* TO BE DONE
Find each line with the string "frame" and copy it.

* DATA ENTRIES
+ + + +

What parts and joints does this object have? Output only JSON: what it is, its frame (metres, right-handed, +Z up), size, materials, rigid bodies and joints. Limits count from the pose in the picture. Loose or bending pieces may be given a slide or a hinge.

+ + + +

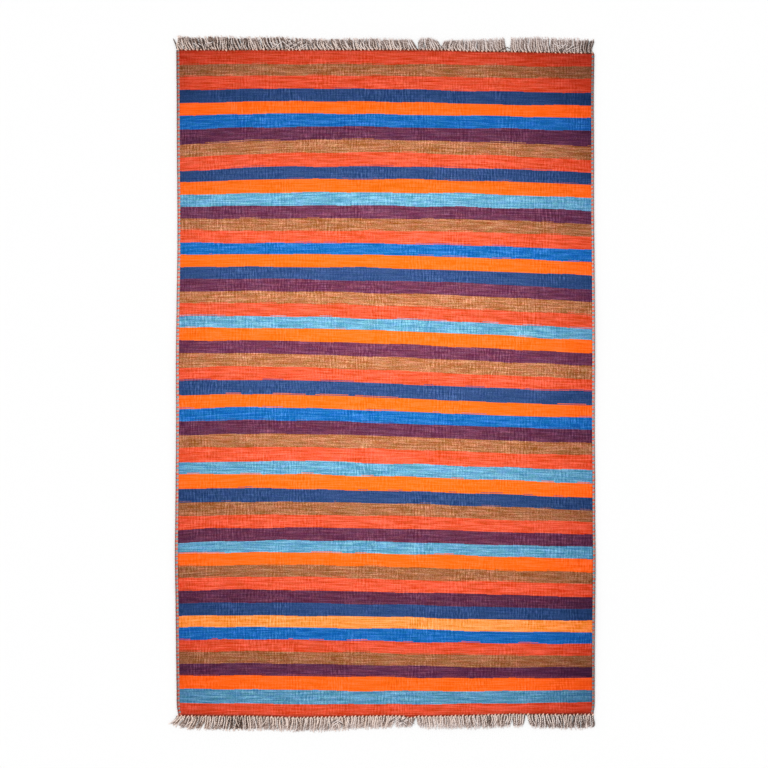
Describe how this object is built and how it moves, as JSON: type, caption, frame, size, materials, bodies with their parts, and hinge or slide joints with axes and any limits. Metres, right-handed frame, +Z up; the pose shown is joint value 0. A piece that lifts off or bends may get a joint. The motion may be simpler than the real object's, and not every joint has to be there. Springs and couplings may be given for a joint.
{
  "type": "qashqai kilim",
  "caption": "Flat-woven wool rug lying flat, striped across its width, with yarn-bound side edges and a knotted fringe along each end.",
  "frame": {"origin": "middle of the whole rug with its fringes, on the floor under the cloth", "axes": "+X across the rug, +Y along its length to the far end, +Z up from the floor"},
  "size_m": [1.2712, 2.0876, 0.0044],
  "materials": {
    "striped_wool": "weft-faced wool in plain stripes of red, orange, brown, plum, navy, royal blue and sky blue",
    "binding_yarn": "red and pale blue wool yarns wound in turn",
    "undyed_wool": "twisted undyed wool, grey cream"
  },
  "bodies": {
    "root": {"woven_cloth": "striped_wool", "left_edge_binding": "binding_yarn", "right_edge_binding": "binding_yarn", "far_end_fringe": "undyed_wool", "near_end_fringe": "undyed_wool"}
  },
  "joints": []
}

+ + + +

* EXERCISE SOLUTION
What parts and joints does this object have? Output only JSON: what it is, its frame (metres, right-handed, +Z up), size, materials, rigid bodies and joints. Limits count from the pose in the picture. Loose or bending pieces may be given a slide or a hinge.
Describe how this object is built and how it moves, as JSON: type, caption, frame, size, materials, bodies with their parts, and hinge or slide joints with axes and any limits. Metres, right-handed frame, +Z up; the pose shown is joint value 0. A piece that lifts off or bends may get a joint. The motion may be simpler than the real object's, and not every joint has to be there. Springs and couplings may be given for a joint.
  "frame": {"origin": "middle of the whole rug with its fringes, on the floor under the cloth", "axes": "+X across the rug, +Y along its length to the far end, +Z up from the floor"},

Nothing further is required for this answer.